A virtual receptionist service gives callers a real person — someone who knows your property, follows your script, and handles the call to completion rather than pushing it back onto the caller to try again.
Key features to look for in a rental property answering service
24/7 live coverage and custom call scripts
The feature that prevents missed emergency calls and lost leasing inquiries is simple: a real person answering every call, at any hour, with instructions specific to your property. Ask any service you evaluate whether their overnight coverage uses live agents or automated systems. Some services use live agents during business hours and switch to voicemail or bots after 10 PM. That is not 24/7 coverage — it is partial coverage marketed as full.
Custom call scripts matter because your properties have specific rules. Unit 4B has a different parking policy than Unit 1A. Your emergency vendor for plumbing is different from your HVAC contact. A generic script cannot handle that. Before signing with any service, confirm that you can provide property-specific instructions and that agents are trained on them before they take your first call.
Emergency dispatch protocols
What prevents a maintenance call from becoming a liability claim is a documented dispatch protocol. The service should be able to: confirm the nature of the emergency, contact your designated vendor directly, notify you by SMS or email, and log the call with a timestamp. Ask for a sample dispatch report before you commit. If they cannot show you one, they do not have a real protocol.
Message delivery and property management software integration
Every call that is not an emergency should generate a message — delivered by SMS, email, or both — within minutes of the call ending. If you use property management software like AppFolio, Buildium, or Rent Manager, ask whether the service can push messages directly into your system. Not all services offer this, but those that do reduce the manual work of re-entering call notes.
How much does a landlord answering service cost — and what's the ROI?
Live answering services typically run $50–$400/month; a single captured leasing inquiry that converts to a signed lease recovers that cost many times over against even a partial month of vacancy.

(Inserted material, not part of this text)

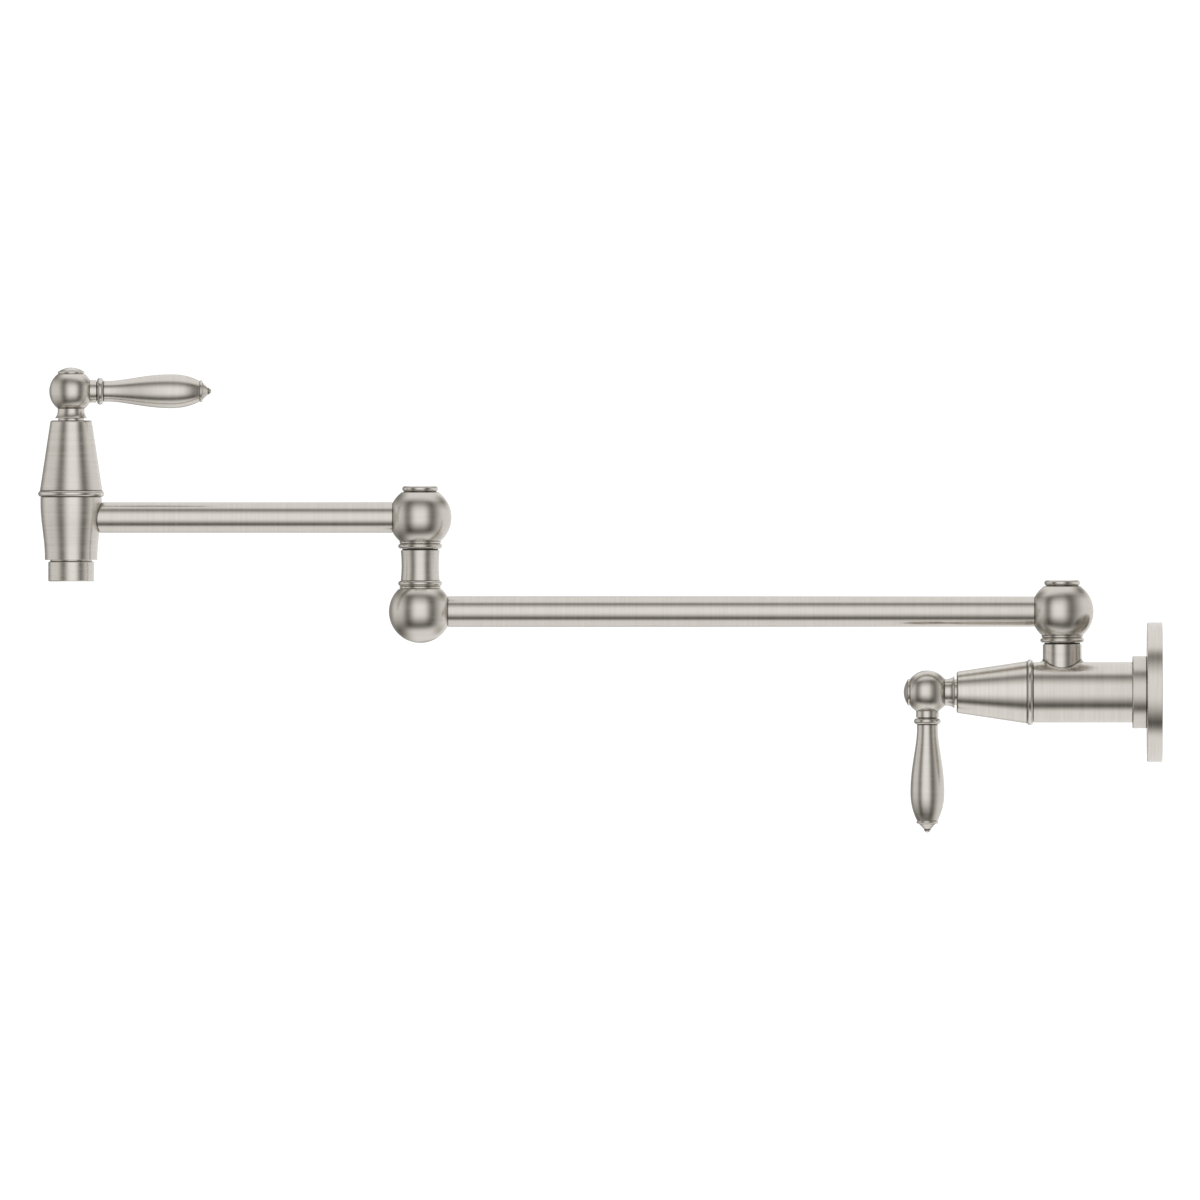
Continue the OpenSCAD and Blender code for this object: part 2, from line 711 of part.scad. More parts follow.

Pricing models explained (per-minute, per-call, bundled plans)
Most services price in one of three ways:
| Model | How it works | Best for |
|---|---|---|
| Per-minute | Billed for total agent talk time each month | Low call volume, unpredictable patterns |
| Per-call | Flat fee per call handled | Moderate, consistent call volume |
| Bundled plan | Monthly fee for a set number of minutes or calls | Landlords who want predictable monthly costs |
Per-minute plans typically run $1.00–$1.75 per minute. A landlord with a small portfolio might use 30–60 minutes per month, putting their bill in the $50–$100 range. Larger operators with active leasing lines or multiple maintenance lines will use more. See pricing breakdowns for current plan ranges across major providers.
ROI illustration: one vacancy avoided, one liability incident sidestepped
A $1,400/month unit sitting vacant for two weeks costs $700 — more than most landlords spend on an answering service in a year. That is the vacancy math. One leasing call captured and converted pays for 12 months of service before you factor in anything else.
The liability math is harder to quantify but worth naming. A missed emergency call that results in water damage, a tenant injury, or a habitability complaint can generate legal costs that dwarf any answering service fee. Documented call handling — timestamped, logged, with dispatch confirmation — is not a legal shield, but it is evidence that you responded appropriately.
Ready to see what a live answering service would cost for your specific portfolio? Get a custom quote or start a trial — most services can have your properties set up and taking calls within 48 hours.
Apartments vs. single-family rentals: does scale change the math?
The need for 24/7 coverage is equal across property types — scale changes the plan you choose, not whether you need one.
A landlord with two single-family rentals and a landlord with a 40-unit apartment building both have tenants who expect someone to answer at 2 AM. The difference is call volume and complexity. The two-unit landlord will likely spend $50–$100/month on a per-minute plan and hand the service a short vendor list. The 40-unit operator needs a higher-volume plan, more detailed call scripts, and probably integration with their property management software.
What does not change: tenants in single-family homes are no less likely to call about emergencies, and prospective renters are no less likely to move on when they reach voicemail. The argument that "I only have a few units, so I can handle it myself" is exactly the argument landlords make before they miss the call that costs them a lease or a liability claim.
How to onboard an answering service for your properties
Most services are operational within 24–72 hours of receiving your property-specific instructions. The setup is not complicated, but what you hand them on day one determines how well they handle your calls.
What information to prepare before day one
Treat this as a pre-flight checklist:
- Unit inventory — every unit number, address, and current occupancy status
- Emergency vendor list — plumber, electrician, HVAC, locksmith, with direct phone numbers and any after-hours instructions
- Your contact preferences — what calls wake you up immediately, what calls get a morning summary text
- Leasing details — current vacancies, rent amounts, pet policy, showing availability
- Payment instructions — where tenants send checks or access the payment portal
- Any property-specific rules — parking, noise, package delivery, whatever generates repeat calls
Setting escalation rules by issue type
Before day one, you hand the service three things: unit numbers, your emergency vendor list, and a rule for what wakes you up versus what waits until morning. That last item is the one landlords most often skip, and it leads to 3 AM texts about dripping faucets.
A simple escalation matrix covers most situations:
| Issue type | Agent action |
|---|---|
| Water leak, gas smell, no heat in winter, security breach | Dispatch vendor immediately, call landlord |
| Appliance failure, pest sighting, minor repair | Log and send message, no after-hours contact |
| Leasing inquiry | Capture contact info, send message next morning |
| Rent payment question | Answer from script, log call |
| Noise complaint | Log and send message, advise tenant to call non-emergency police if urgent |
Once this matrix is in the service's hands, agents handle calls consistently — without guessing, without waking you up unnecessarily, and without leaving tenants without a response.